The hubris that led so many in the West to believe that Europe had entered a posthistorical paradise is fading. A clearer if darker picture has emerged. Swaths of Central and Eastern Europe will not smoothly and painlessly assimilate into the West. If voters in these countries lose faith that Western ideas and institutions can improve their lives, the political gap between East and West will widen. When the EU is more preoccupied with internal divisions, it is less able to respond effectively to Russian moves.

Europe’s weakness has provided Mr. Putin with opportunities to promote Russian power by supporting populist parties across the EU and deepening his relationship with leaders like Hungary’s Viktor Orbán. Yet even in the age of Trump, Moscow is too weak, too poor, too regressive and too remote to shape European politics. The days when Russian rulers like Catherine the Great and Alexander I could direct events across the Continent are gone for good. The collapse of the Soviet Union and the unification of Germany mean the most important relationship in the trans-Atlantic world is between Washington and Berlin.
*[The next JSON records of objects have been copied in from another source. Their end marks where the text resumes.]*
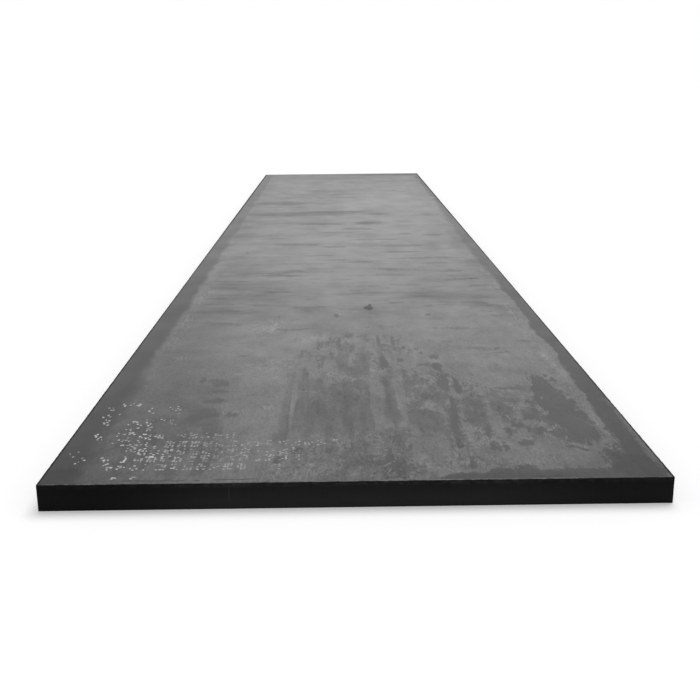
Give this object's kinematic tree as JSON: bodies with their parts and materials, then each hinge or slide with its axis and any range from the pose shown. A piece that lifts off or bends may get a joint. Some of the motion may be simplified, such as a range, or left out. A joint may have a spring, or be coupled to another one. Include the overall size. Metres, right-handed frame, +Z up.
{
  "type": "steel plate",
  "caption": "Heavy hot-rolled steel plate, long and flat, with gas-cut sides and grey-black mill scale on both faces.",
  "frame": {"origin": "middle of the underside", "axes": "+Z up through the thickness, +Y along the rolling direction (the length), +X across it (the width)"},
  "size_m": [2.23, 11.62, 0.1],
  "materials": {
    "scaled_steel": "grey-black mill scale, rolled, with dark bare margins and near-black gas-cut sides",
    "marking_paint": "matt pale marking paint, thin and worn"
  },
  "bodies": {
    "root": {"steel_plate": "scaled_steel"}
  },
  "joints": []
}
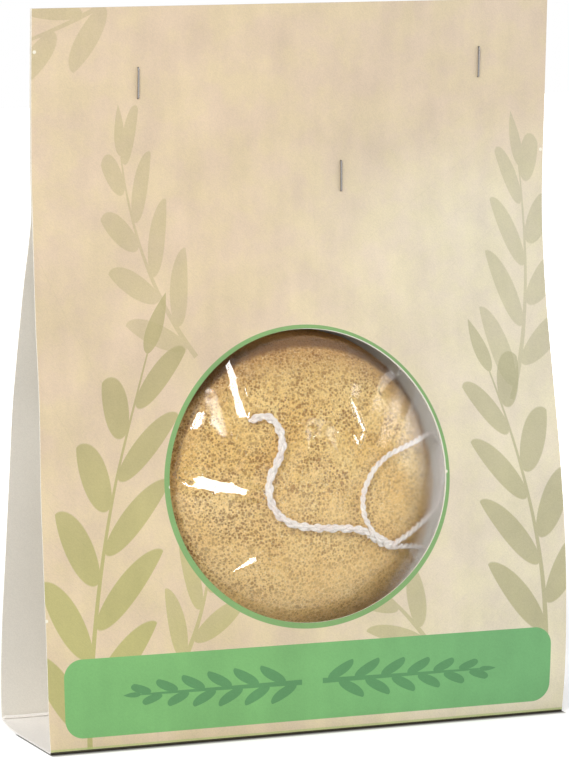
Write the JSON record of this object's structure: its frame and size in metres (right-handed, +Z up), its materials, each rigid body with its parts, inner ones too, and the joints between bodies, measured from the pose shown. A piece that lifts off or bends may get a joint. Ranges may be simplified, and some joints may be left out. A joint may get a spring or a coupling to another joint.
{
  "type": "cleansing sponge in display card",
  "caption": "Half-ball facial cleansing sponge with a cotton hanging loop, in a clear film pouch stapled into a folded tent card with a round window.",
  "frame": {"origin": "on the supporting surface, under the middle of the stand's overall depth and of the card's width", "axes": "+Z up along the card's height, +X along the card's width, the round window faces -Y"},
  "size_m": [0.15, 0.0472, 0.1985],
  "materials": {
    "printed_card": "semi-gloss coated board printed beige, with a green ring, a green band and olive leaf sprigs",
    "plain_card": "matt uncoated inner side of the board",
    "back_card": "matt uncoated inner side, beige coated outer side",
    "staple_wire": "bright galvanised wire",
    "clear_film": "clear glossy film with pleats",
    "sponge_body": "matt porous plant-fibre sponge, ochre",
    "cotton_cord": "twisted undyed cotton"
  },
  "bodies": {
    "base": {"base_panel": "plain_card"},
    "front": {"front_panel": "printed_card", "staple_left": "staple_wire", "staple_right": "staple_wire", "staple_centre": "staple_wire", "pouch_header": "clear_film"},
    "back": {"back_panel": "back_card"},
    "pouch": {"pouch_front_film": "clear_film", "pouch_back_film": "clear_film", "sponge": "sponge_body", "cord_stem": "cotton_cord", "cord_knot": "cotton_cord", "cord_loop": "cotton_cord", "cord_tail": "cotton_cord"}
  },
  "joints": [
    {"name": "front_crease", "type": "hinge", "parent": "base", "child": "front", "pos_m": [0, -0.02027, 0.00022], "axis": [1, 0, 0], "range_deg": [0, 86]},
    {"name": "back_crease", "type": "hinge", "parent": "base", "child": "back", "pos_m": [0, 0.0229, 0.00183], "axis": [-1, 0, 0], "range_deg": [0, 92]},
    {"name": "pouch_swing", "type": "hinge", "parent": "front", "child": "pouch", "pos_m": [0.001, -0.00887, 0.1435], "axis": [1, 0, 0], "range_deg": [-1.5, 1.8]}
  ]
}
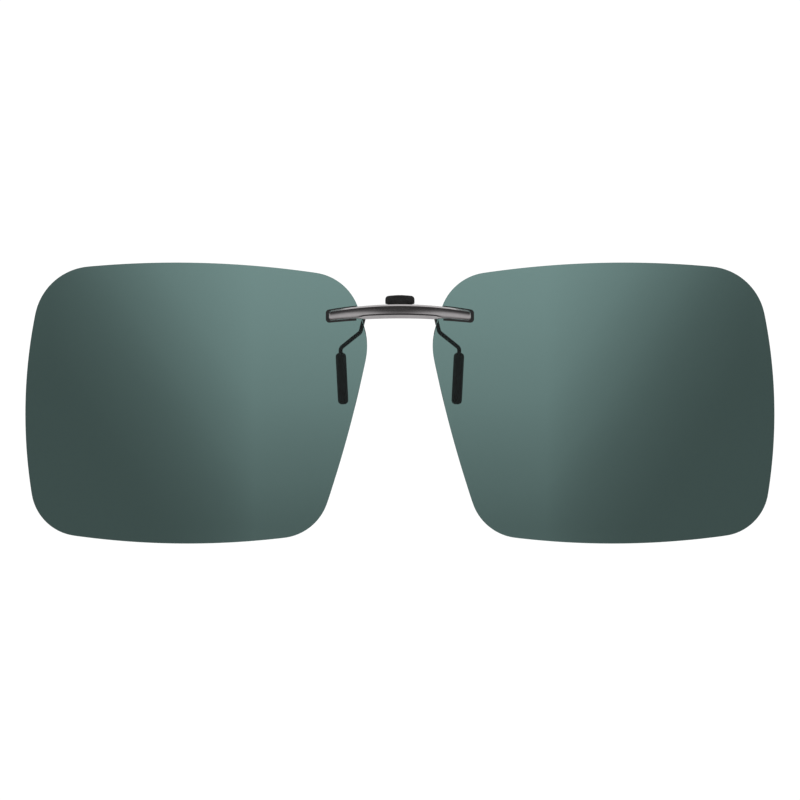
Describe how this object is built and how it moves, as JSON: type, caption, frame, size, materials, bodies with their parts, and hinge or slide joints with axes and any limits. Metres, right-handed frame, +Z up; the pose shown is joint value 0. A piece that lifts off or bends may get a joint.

President Trump is right that much of the trans-Atlantic relationship needs to be rethought. He is right that Germany asks too much and offers too little for the current relationship to be sustainable. He is right that the European Union has worked itself into a political crisis, and that the Continent’s errors and illusions strengthen Mr. Putin’s hand.

But if the president thinks Mr. Putin’s Russia can serve as the linchpin of a new American security strategy, he is overestimating Russia’s capacity, misreading Mr. Putin’s goals, and underestimating the importance of the trans-Atlantic alliance. Moscow is a sideshow. To protect American prosperity and security, Mr. Trump most needs to strike a deal with Berlin.